Quadratic Equation

ting

If a, b and c are real numbers and not all equal, prove that the quadratic equation
(c-a)x^2-2(a-b)x+(b-c)=0 has unequal real roots.

計不到
開始對自己適不適合讀理科產生懷疑

kazuhiko

discriminant
= [2(a-b)]^2 - 4(c-a)(b-c)
= 4(a-b)^2 - 4(c-a)(b-c)
= 4[ a^2 - 2ab + b^2 - (bc - c^2 - ab + ac)]
= 4( a^2 + b^2 + c^2 - ab - bc - ac )
= 2[(a-b)^2 + (b-c)^2 + (c-a)^2] > 0  (a, b and c are real numbers and not all equal)

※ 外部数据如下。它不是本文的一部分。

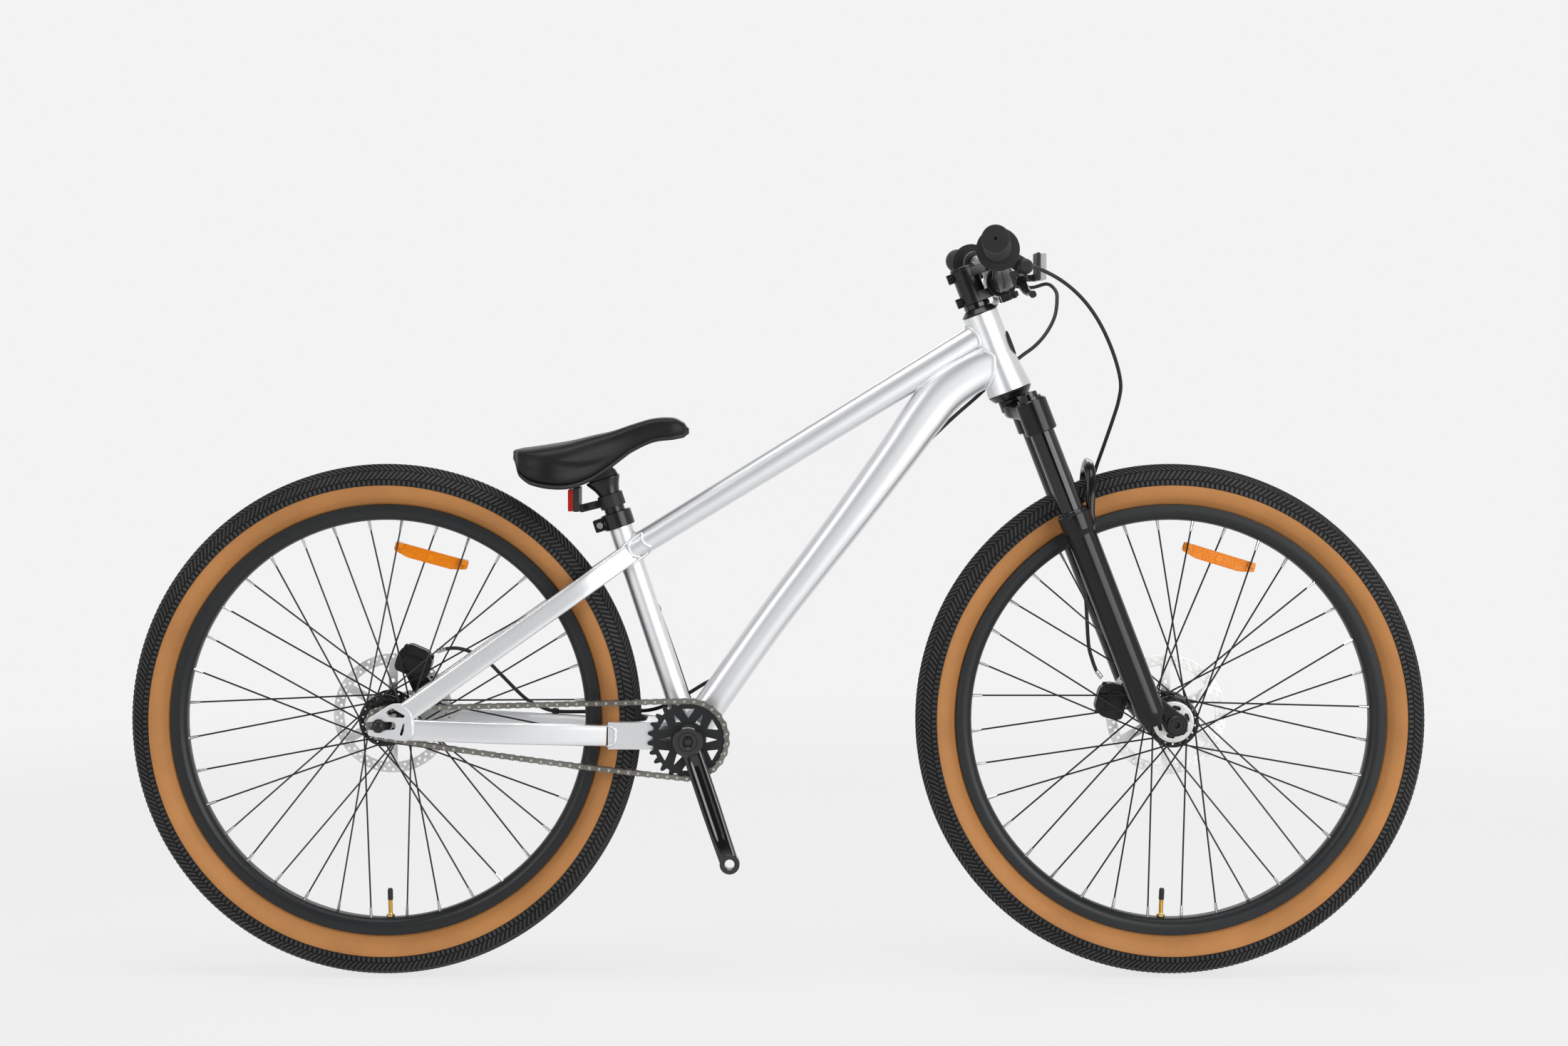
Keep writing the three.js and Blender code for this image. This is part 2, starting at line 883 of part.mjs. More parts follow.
function chainstaySkin(gap) {
  const start = rearAxleCentre.clone().add(at(chainstayStartAhead, 0, -chainstayStartDrop));
  const end = rearAxleCentre.clone().add(at(chainstayEndAhead + 4 * clearance, 0, -chainstayEndDrop));
  const path = stayPath(start, end, chainstayShares, chainstaySpread);
  const half = [chainstayWidth / 2 + gap, chainstayHeight / 2 + gap];
  return loft(sweep(path, lateral, () => half, staySquareShare));
}

function seatstayStart() {
  return rearAxleCentre.clone().add(at(seatstayStartAhead, 0, seatstayStartRise));
}

function seatstaySkin(gap) {
  const path = stayPath(seatstayStart(), seatPoint(seatstayMeetHeight), seatstayShares, seatstaySpread);
  const half = [seatstayWidth / 2 + gap, seatstayHeight / 2 + gap];
  return loft(sweep(path, lateral, () => half, staySquareShare));
}

// Dropout plate about the rear axle, open at the back
function dropoutOutline(gap) {
  return [
    at(-dropoutTail - gap, dropoutTail / 2, 0),
    at(dropoutTop - clearance - overrun - gap, dropoutTop + gap, 0),
    at(dropoutTop + overrun, dropoutTop + gap, 0),
    at(chainstayStartAhead + overrun + gap, dropoutTail + gap, 0),
    at(chainstayStartAhead + overrun + gap, -dropoutTail - overrun, 0),
    at(dropoutTop, -dropoutTail - overrun - gap, 0),
    at(-dropoutTail - gap, -dropoutTail, 0),
  ].map((point) => new THREE.Vector2(rearAxleCentre.x + point.x, rearAxleCentre.z + point.y));
}

function dropout() {
  const plate = solidOf(slab(dropoutOutline(0), -dropoutInside - dropoutThickness, -dropoutInside));
  const slotLow = at(
    -dropoutTail - overrun,
    -dropoutInside - dropoutThickness - overrun,
    -dropoutSlotHeight / 2,
  );
  const slotHigh = at(dropoutSlotAhead, -dropoutInside + overrun, dropoutSlotHeight / 2);
  const slot = solidOf(box(slotLow.add(rearAxleCentre), slotHigh.add(rearAxleCentre)));
  return plate.subtract(slot);
}

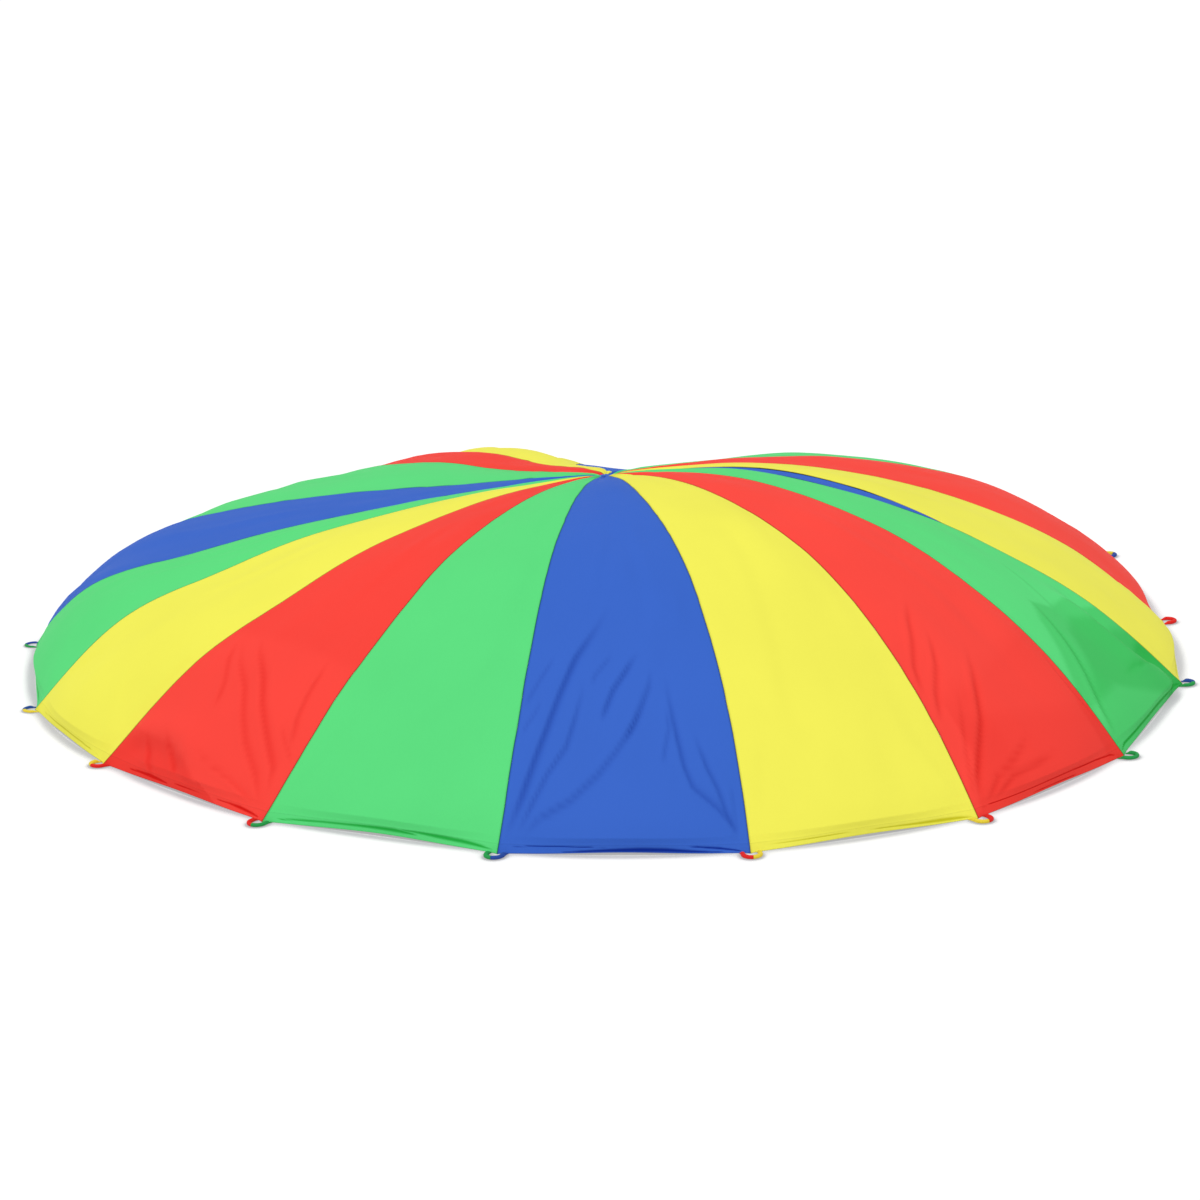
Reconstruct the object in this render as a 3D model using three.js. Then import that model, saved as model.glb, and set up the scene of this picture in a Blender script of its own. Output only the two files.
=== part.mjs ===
// A play parachute resting inflated on the floor: sixteen coloured gores sewn side by side,
// a narrow blue gusset, a round crown patch and sixteen two-colour hand loops round the hem.
// Millimetres, +Z up. The origin is on the floor under the middle. -Y is the front.
import * as THREE from 'three';

// The canopy's plan
const GORE_COUNT = 16;
const RIM_RADIUS = 2180;
const CENTRE_SHIFT_X = 87.1;
const CENTRE_SHIFT_Y = 3.9;
const CROWN_SHIFT_X = -28;
const FRONT_SEAM_TURN = -2.6;
// How far each hem corner lies out of the circle, and along it, starting right of the front
const HEM_REACH = [12, 41, -25, -92, -106, 94, 1, 1, -7, -15, 117, 104, -17, -107, -113, -63];
const HEM_SLIP = [69, 8, -44, -28, -63, 6, -1, 0, 2, -5, 9, 65, 20, -84, 19, 92];
// How far each seam bows aside half way to the crown, degrees, starting right of the front
const SEAM_BOW = [1.9, 1.9, 2.3, -2.1, 1.2, -2.5, 9.8, 21.5, 20.1, 11.1, 21.0, 21.2, 10.2, 8.8, 4.7, 1.3];

// The canopy's heights, from the crown outwards at even steps, with the hem at zero
const CROWN_HEIGHT = 712.5;
const FRONT_HEIGHTS = [783, 789, 762, 690, 531, 303];
const RIGHT_HEIGHTS = [744, 739, 677, 591, 456, 296];
const BACK_HEIGHTS = [680, 620, 625, 542, 474, 252];
const LEFT_HEIGHTS = [695, 680, 648, 608, 496, 400];
const VALLEY_DEPTH = 170.3;
const VALLEY_BEARING = 156.6;
const VALLEY_HALF_WIDTH = 17.6;
const VALLEY_START = 0.15;
const GORE_BILLOW = 10;

// How far each gore's hem is drawn in from the circle between its corners, from the front gore
const HEM_DRAW = [12, 14, 12, 33, 23, 40, 30, 30, 30, 30, 30, 4, 28, 8, 28, 50];
// The hem arches clear of the floor between its corners, and the cloth above its fold puffs out
const HEM_PUFF = 39;
const HEM_RISE = 420;
const HEM_FOLD = 48;
const HEM_ARCH = 9;
const HEM_FOOT = 50;
// The cloth of each corner is pulled out to a point by its loop
const POINT_REACH = 14;
const POINT_HALF_WIDTH = 40;
const POINT_DEPTH = 110;

// Cloth
const PANEL_THICKNESS = 2;
const HEM_THICKNESS = 4;
const HEM_DEPTH = 28;
const SEAM_GAP = 0.4;
const TIP_RADIUS = 20;

// The narrow gusset between the fourth and fifth gores right of the front, wider towards the hem
const GUSSET_SEAM = 3;
const GUSSET_START = 230;
const GUSSET_LENGTH = 1060;
const GUSSET_HALF_WIDTH = 49.5;
const GUSSET_LEAN = 0.55;
const GUSSET_TIP = 12;

// Crown patch, one disc above the gore tips and one below
const PATCH_RADIUS = 36;
const PATCH_THICKNESS = 1.6;
const PATCH_CLEARANCE = 0.4;

// Hand loops: rolled cloth, flat on the floor, their ends sewn to the hem at each corner
const LOOP_SPAN = 56;
const LOOP_REACH = 56;
const LOOP_WIDTH = 14;
const LOOP_HEIGHT = 9;
const LOOP_TAB_HEIGHT = 2;
const LOOP_TAPER = 20;
const LOOP_CLEARANCE = 0.3;
const LOOP_JOIN_GAP = 0.4;

// Mesh counts
const LOOP_BEND_STEPS = 5;
const LOOP_SIDES = 8;
const PATCH_SIDES_PER_GORE = 3;

const COLOURS = {
  blue: '#3b68cb',
  green: '#5edf81',
  red: '#ff4b41',
  yellow: '#f5f15a',
};
const GORE_COLOURS = [
  'blue', 'yellow', 'red', 'green', 'yellow', 'red', 'green', 'blue',
  'yellow', 'red', 'green', 'blue', 'green', 'yellow', 'red', 'green',
];
// Each loop's half on the side of the lower gore number, then the other half
const LOOP_COLOURS = [
  ['red', 'yellow'], ['yellow', 'red'], ['green', 'green'], ['green', 'blue'],
  ['red', 'red'], ['blue', 'yellow'], ['yellow', 'red'], ['red', 'green'],
  ['green', 'blue'], ['blue', 'yellow'], ['yellow', 'red'], ['blue', 'green'],
  ['blue', 'yellow'], ['yellow', 'red'], ['red', 'green'], ['green', 'blue'],
];

const RADIANS = Math.PI / 180;
const STEP = (2 * Math.PI) / GORE_COUNT;

function clamp(value, low, high) {
  return Math.min(Math.max(value, low), high);
}

function smooth(value) {
  const x = clamp(value, 0, 1);
  return x * x * (3 - 2 * x);
}

// A value given at the hem corners, read at any bearing
function roundRim(values, bearing) {
  const place = (bearing / (2 * Math.PI)) * values.length - 0.5;
  const first = Math.floor(place);
  const share = place - first;
  const count = values.length;
  const a = values[((first % count) + count) % count];
  const b = values[(((first + 1) % count) + count) % count];
  return a * (1 - share) + b * share;
}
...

Therefore, the quadratic equation (c-a)x^2-2(a-b)x+(b-c)=0 has unequal real roots

[ 本帖最後由 kazuhiko 於 24/9/2006 21:39 編輯 ]

Royal

那是附加數抑或是普通數學?
我沒有修附加數, 但有學類似的東東,也計不到xd

ting

amths來的
計到4( a^2 + b^2 + c^2 - ab - bc - ac )就卡住了
想不到開學第一堂amath(沒硬性把amath和maths分開)已有問題
灰到爆開

[ 本帖最後由 (ABC)ting 於 24/9/2006 12:01 編輯 ]

魔術師Chikorita

原帖由 kazuhiko 於 23/9/2006 05:40 PM 發表
determinant
= ^2 - 4(c-a)(b-c)
= 4(a-b)^2 - 4(c-a)(b-c)
= 4
= 4( a^2 + b^2 + c^2 - ab - bc - ac )
= 2 > 0  (a, b and c are real numbers and not all equal)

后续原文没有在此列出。